Work to be completed: Give the data a second time, exactly and in full.

Data segment:
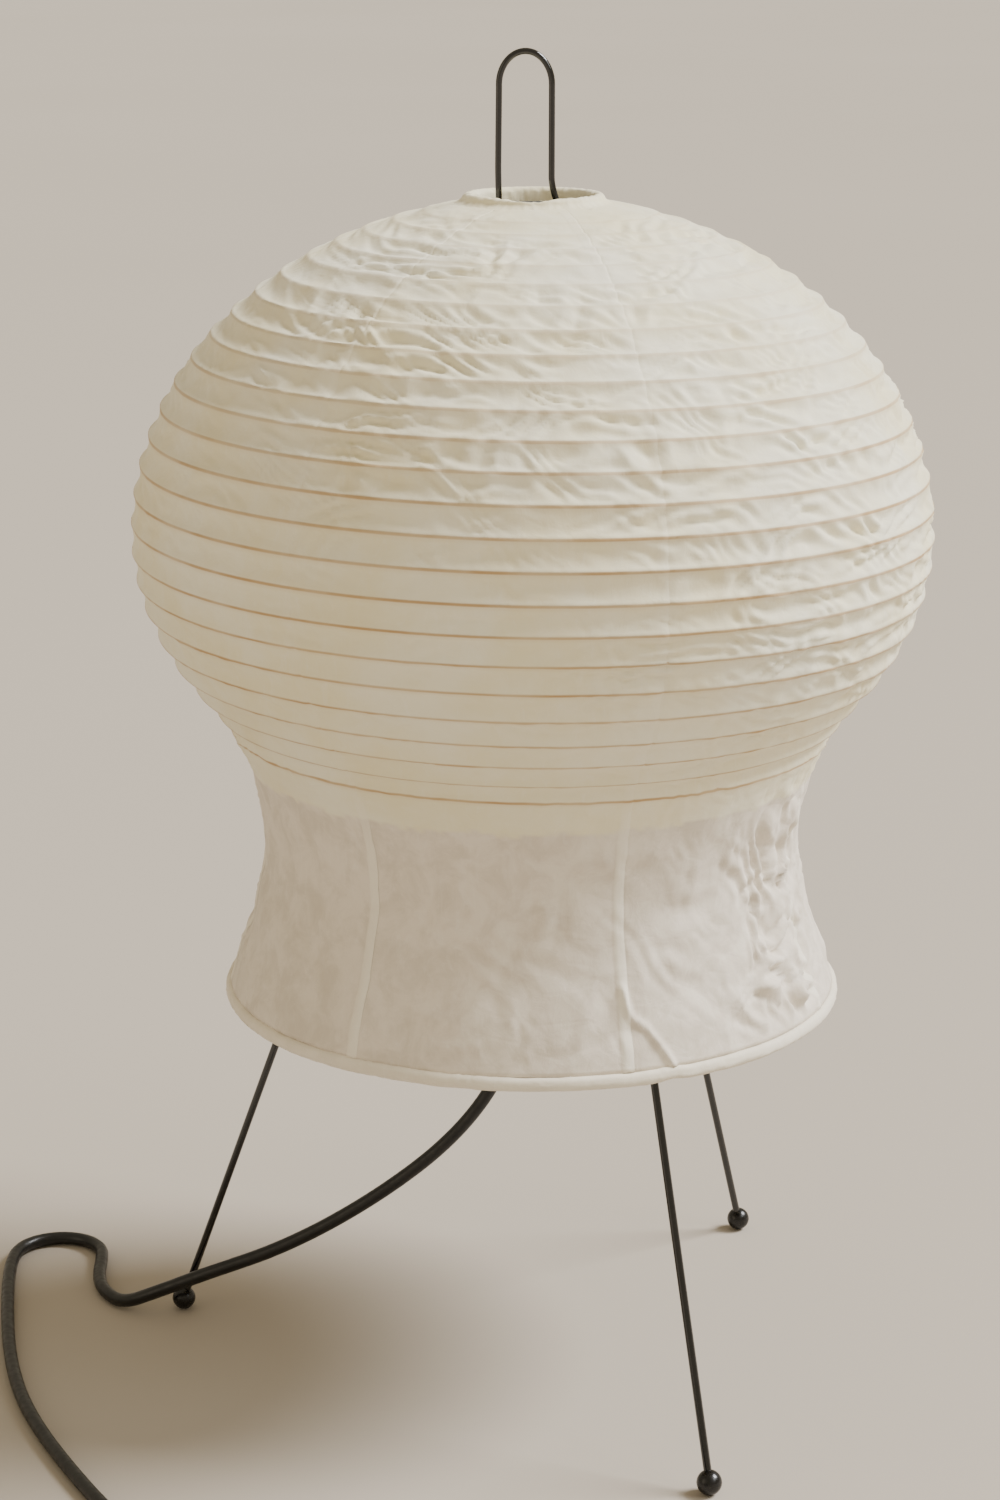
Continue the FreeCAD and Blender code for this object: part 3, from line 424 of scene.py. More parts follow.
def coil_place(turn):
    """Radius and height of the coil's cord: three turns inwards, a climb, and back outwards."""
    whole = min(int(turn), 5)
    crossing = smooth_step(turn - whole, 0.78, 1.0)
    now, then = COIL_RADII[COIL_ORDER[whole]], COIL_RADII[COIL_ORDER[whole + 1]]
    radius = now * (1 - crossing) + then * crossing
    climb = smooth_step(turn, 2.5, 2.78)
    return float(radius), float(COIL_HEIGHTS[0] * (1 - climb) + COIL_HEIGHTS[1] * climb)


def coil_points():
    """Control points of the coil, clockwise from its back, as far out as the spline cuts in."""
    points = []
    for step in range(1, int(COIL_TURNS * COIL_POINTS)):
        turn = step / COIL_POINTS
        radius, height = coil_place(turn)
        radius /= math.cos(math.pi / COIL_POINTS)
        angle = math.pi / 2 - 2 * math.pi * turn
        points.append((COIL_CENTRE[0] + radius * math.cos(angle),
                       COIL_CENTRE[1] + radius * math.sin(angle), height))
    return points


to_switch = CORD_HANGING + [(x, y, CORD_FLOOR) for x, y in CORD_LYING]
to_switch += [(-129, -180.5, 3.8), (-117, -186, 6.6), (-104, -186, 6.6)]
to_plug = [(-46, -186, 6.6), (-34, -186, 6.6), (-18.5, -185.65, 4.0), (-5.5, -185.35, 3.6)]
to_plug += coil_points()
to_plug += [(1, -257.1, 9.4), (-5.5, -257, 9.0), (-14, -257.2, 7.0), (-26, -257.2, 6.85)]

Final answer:
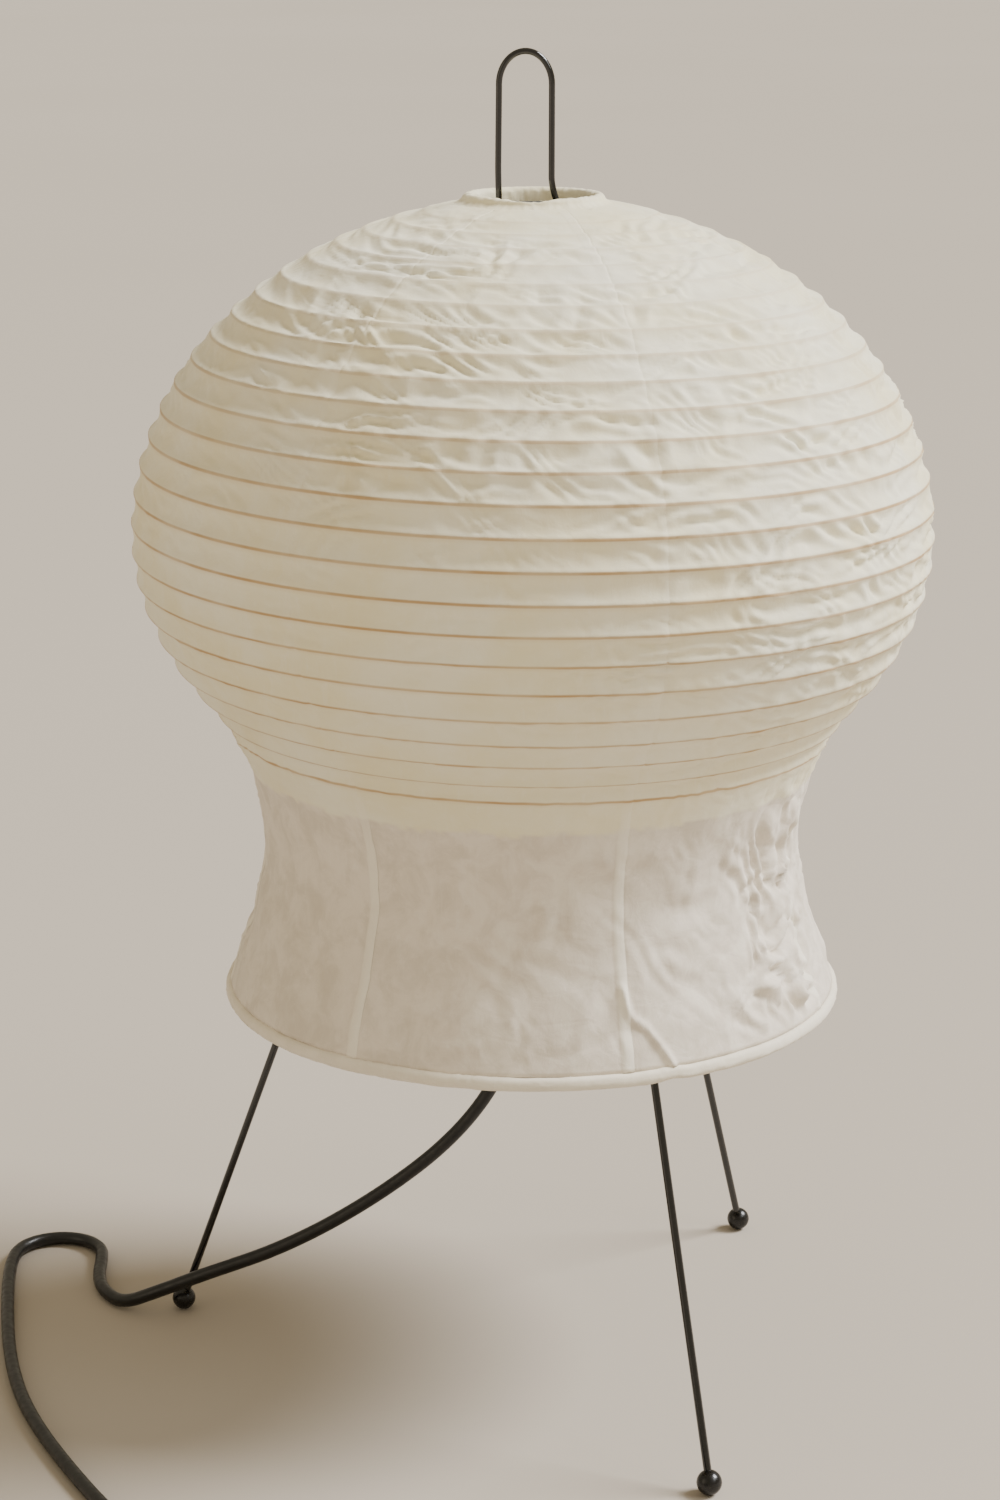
Continue the FreeCAD and Blender code for this object: part 3, from line 424 of scene.py. More parts follow.
def coil_place(turn):
    """Radius and height of the coil's cord: three turns inwards, a climb, and back outwards."""
    whole = min(int(turn), 5)
    crossing = smooth_step(turn - whole, 0.78, 1.0)
    now, then = COIL_RADII[COIL_ORDER[whole]], COIL_RADII[COIL_ORDER[whole + 1]]
    radius = now * (1 - crossing) + then * crossing
    climb = smooth_step(turn, 2.5, 2.78)
    return float(radius), float(COIL_HEIGHTS[0] * (1 - climb) + COIL_HEIGHTS[1] * climb)


def coil_points():
    """Control points of the coil, clockwise from its back, as far out as the spline cuts in."""
    points = []
    for step in range(1, int(COIL_TURNS * COIL_POINTS)):
        turn = step / COIL_POINTS
        radius, height = coil_place(turn)
        radius /= math.cos(math.pi / COIL_POINTS)
        angle = math.pi / 2 - 2 * math.pi * turn
        points.append((COIL_CENTRE[0] + radius * math.cos(angle),
                       COIL_CENTRE[1] + radius * math.sin(angle), height))
    return points


to_switch = CORD_HANGING + [(x, y, CORD_FLOOR) for x, y in CORD_LYING]
to_switch += [(-129, -180.5, 3.8), (-117, -186, 6.6), (-104, -186, 6.6)]
to_plug = [(-46, -186, 6.6), (-34, -186, 6.6), (-18.5, -185.65, 4.0), (-5.5, -185.35, 3.6)]
to_plug += coil_points()
to_plug += [(1, -257.1, 9.4), (-5.5, -257, 9.0), (-14, -257.2, 7.0), (-26, -257.2, 6.85)]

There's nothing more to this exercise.